Jamie Sykes

Personal information
- Full name: James Frederick Sykes
- Born: 30 December 1965 (age 60) Shoreditch, London, England
- Height: 6 ft 2 in (1.88 m)
- Batting: Right-handed
- Bowling: Right-arm off break

Domestic team information
- 1990: Durham
- 1983–1989: Middlesex

Career statistics
| Competition | First-class | List A |
| Matches | 30 | 38 |
| Runs scored | 696 | 390 |
| Batting average | 22.45 | 19.50 |
| 100s/50s | 1/3 | –/1 |
| Top score | 126 | 57 |
| Balls bowled | 2,378 | 919 |
| Wickets | 30 | 26 |
| Bowling average | 38.56 | 26.34 |
| 5 wickets in innings | – | – |
| 10 wickets in match | – | – |
| Best bowling | 4/49 | 3/26 |
| Catches/stumpings | 11/– | 8/– |
- Source: Cricinfo, 15 November 2011

= Jamie Sykes =

English cricketer

James Frederick Sykes (born 30 December 1965) is a former English cricketer. Sykes was a right-handed batsman who bowled right-arm off break. He was born at Shoreditch, London and educated at Bow Comprehensive.

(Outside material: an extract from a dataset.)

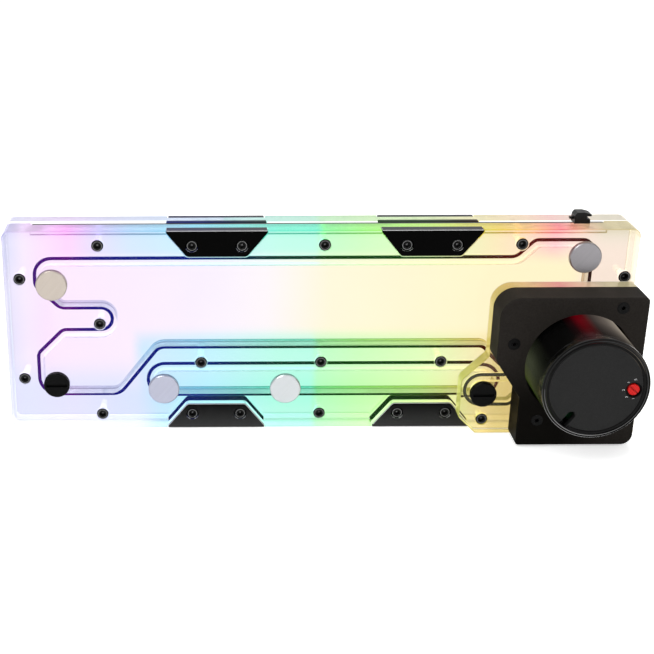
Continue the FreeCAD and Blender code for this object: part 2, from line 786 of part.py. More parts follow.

Sykes made his first-class debut for Middlesex against Lancashire in the 1983 County Championship. Between then and his next appearance for Middlesex, Sykes played Youth Test cricket for England Young Cricketers against the West Indies Young Cricketers, making three Test appearances during England's tour to the West Indies in 1985. He next appeared for Middlesex in the 1985 season, making thereafter 29 further first-class appearances for the county, the last of which came against Worcestershire in the 1989 County Championship. In his 30 first-class matches, he scored 696 runs at an average of 22.45, with a high score of 126. This score was his only first-class century and came against Cambridge University in 1985. With the ball, he took 30 wickets at a bowling average of 38.56, with best figures of 4/49.

He made his List A debut for the county against Lancashire in the 1983 John Player Special League. He made 36 further List A appearances for Middlesex, the last of which came against Worcestershire in the 1989 Refuge Assurance League. In his 37 List A appearances, he scored 386 runs at an average of 20.31, with a high score of 57. This score represented the only time he passed fifty in this format, with it coming against Hampshire in the 1988 Refuge Assurance League. With the ball, he took 25 wickets at an average of 26.76, with best figures of 3/26.

Having been an infrequent part of the Middlesex first team throughout the eighties, Sykes left the county at the end of the 1989 season and joined Durham, then still a Minor county, for the 1990 season. He made a single List A appearance for Durham in the 1990 NatWest Trophy against Lancashire at Old Trafford. In Durham's innings he was dismissed for 4 by Phil DeFreitas, while in Lancashire's innings he took the wicket Mike Atherton, with Lancashire winning by 8 wickets. The 1990 season was his only season playing for Durham, during which he also made two appearances in the Minor Counties Championship and two appearances in the MCCA Knockout Trophy.